Never intended to imply that. Adjusted the wording slightly, hopefully for the better ...
 
  • #17
Bosko said:
TL;DR Summary: Is there a proof for the shell theorem used in Swartzchild's solution?

In the beginning of the derivation of the Schwarzschild solution, the spherically symmetric object is replaced by a point mass.
No it isn’t. The usual derivation starts by assuming spherical symmetry and a vacuum solution and then proceeds to solve the EFEs under those assumptions.
 
  • #18
Orodruin said:
No it isn’t. The usual derivation starts by assuming spherical symmetry and a vacuum solution and then proceeds to solve the EFEs under those assumptions.
There is no parameter of a spherically symmetric object in the solution. For example, the radius .
The solution does not depend on the size of the object.
Let's find some detailed explanation of the formula and see when the radius of the object vanishes .

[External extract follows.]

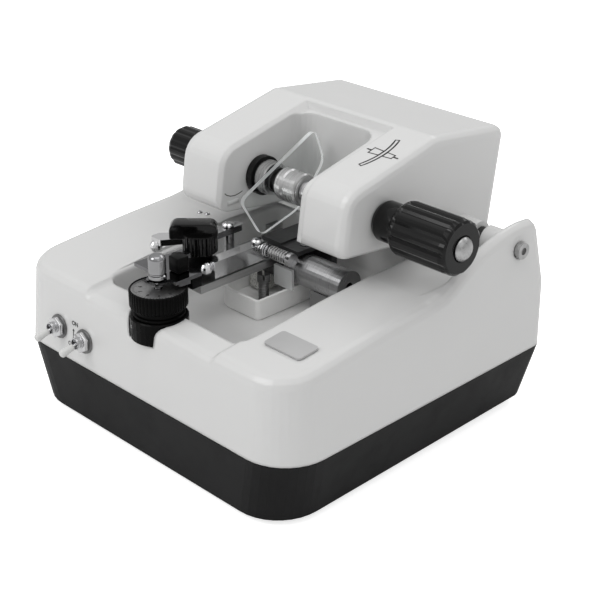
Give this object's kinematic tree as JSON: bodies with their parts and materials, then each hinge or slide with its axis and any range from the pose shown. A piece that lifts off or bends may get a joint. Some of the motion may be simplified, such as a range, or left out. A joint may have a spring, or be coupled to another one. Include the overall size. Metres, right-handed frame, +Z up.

Is this from Wikipedia good for analysis?
https://en.wikipedia.org/wiki/Derivation_of_the_Schwarzschild_solution

I'm looking for a detailed derivation available on the internet.

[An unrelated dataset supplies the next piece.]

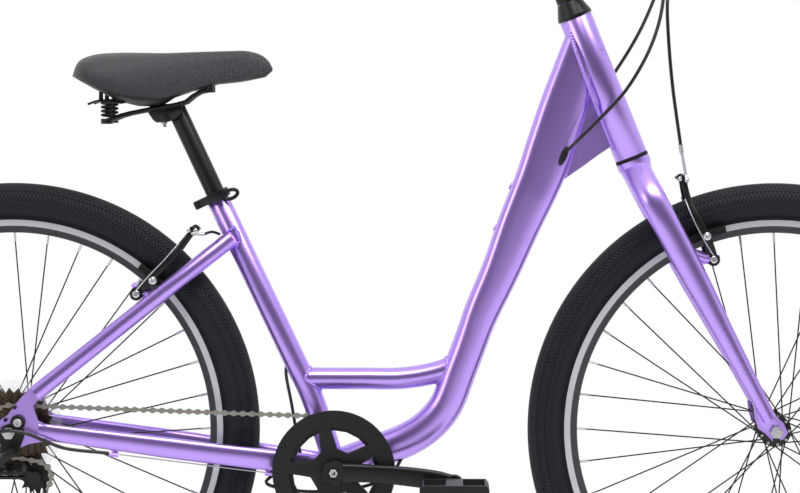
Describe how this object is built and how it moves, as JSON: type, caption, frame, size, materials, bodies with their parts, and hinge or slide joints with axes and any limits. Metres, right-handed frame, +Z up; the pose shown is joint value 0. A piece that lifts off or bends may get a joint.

Can we agree that the solution does not depend on the radius of a spherically symmetric object?
I think that this is some form of the shell theorem.
 
  • #19
Bosko said:
Can we agree that the solution does not depend on the radius of a spherically symmetric object?
I think that this is some form of the shell theorem.
The Schwarzschild solution is valid outside an object, as long as the radius of the object is greater than its Schwarzschild radius. For a fixed mass M, therefore, there is a minimum radius for which the solution is valid. If the mass is contained within the Schwarzschild radius, then you have an unstable collapsing scenario.

The full vacuum solution has a characteristic mass, but that mass itself is not part of the spacetime. Instead, you have a singularity, which is not a point in space.

In any case, in GR you cannot consider a gravitating body as a point mass - although you may consider test particles as point masses.
 
  • #20
Bosko said:
In the beginning of the derivation of the Schwarzschild solution, the spherically symmetric object is replaced by a point mass.
Bosko said:
Can we agree that the solution does not depend on the radius of a spherically symmetric object?
I think that this is some form of the shell theorem.
First you claimed that it is used at the beginning of the derivation, then you say it follows from the solution. These are two different claims.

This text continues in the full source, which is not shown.